I don't know how the conditional moves work,if it was me.Please explain. To Pun.
Conditional Moves w/ underpromotion

Unless the under-promotion gives check, if he has the opportunity to take he can take, even if the pawn promoted to a smurf.

Yes, I know he can take, but when making a conditional move, the player usu. selects what the pawn is to be promoted to, if he speculates wrong - does the move still carry through?
I don't think it should, but that's just me

P_U_N wrote:
Yes, I know he can take, but when making a conditional move, the player usu. selects what the pawn is to be promoted to, if he speculates wrong - does the move still carry through? I don't think it should, but that's just me
It may not seem like much of a deal but I agree with you. The threat is different depending on the promotion, your opponent should be prompted with the following move so he has a choice to make. (Unless of course when he was scripting his conditional moves he specified that you would underpromote.)
I don't remember being in this situation yet but I think he would have had to.
Could be wrong..

i don't think one should use conditional moves on important moves, like opening, promotions or risky tactics....

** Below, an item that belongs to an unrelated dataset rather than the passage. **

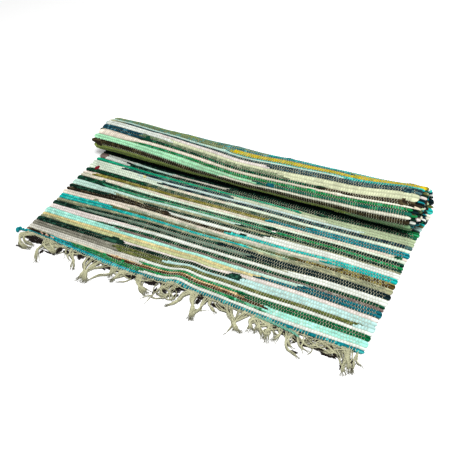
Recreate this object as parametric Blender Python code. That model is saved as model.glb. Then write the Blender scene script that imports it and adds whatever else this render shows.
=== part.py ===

I actually like the old rules where you had the option of leaving the piece as a pawn, or even promoting to a piece of the opposite color. See
http://en.wikipedia.org/wiki/Promotion_(chess)

yes, I am pretty sure that when using the conditional move you are asked what the promotion is and that, if the move was conditionally followed through, your opponent must have predicted the under-promotion. Usually it is fairly obvious to both players when an under promotion is the best thing to do.
I just made a move in a game, where Underpromoted a piece ( i chose a knight instead of a queen), and my opponent had a conditional move in to take the promoted pawn, I'm wondering though, (unless he predicted I would underpromote) if the conditional move should still hold true in the case of a pawn promotion that is not a queen.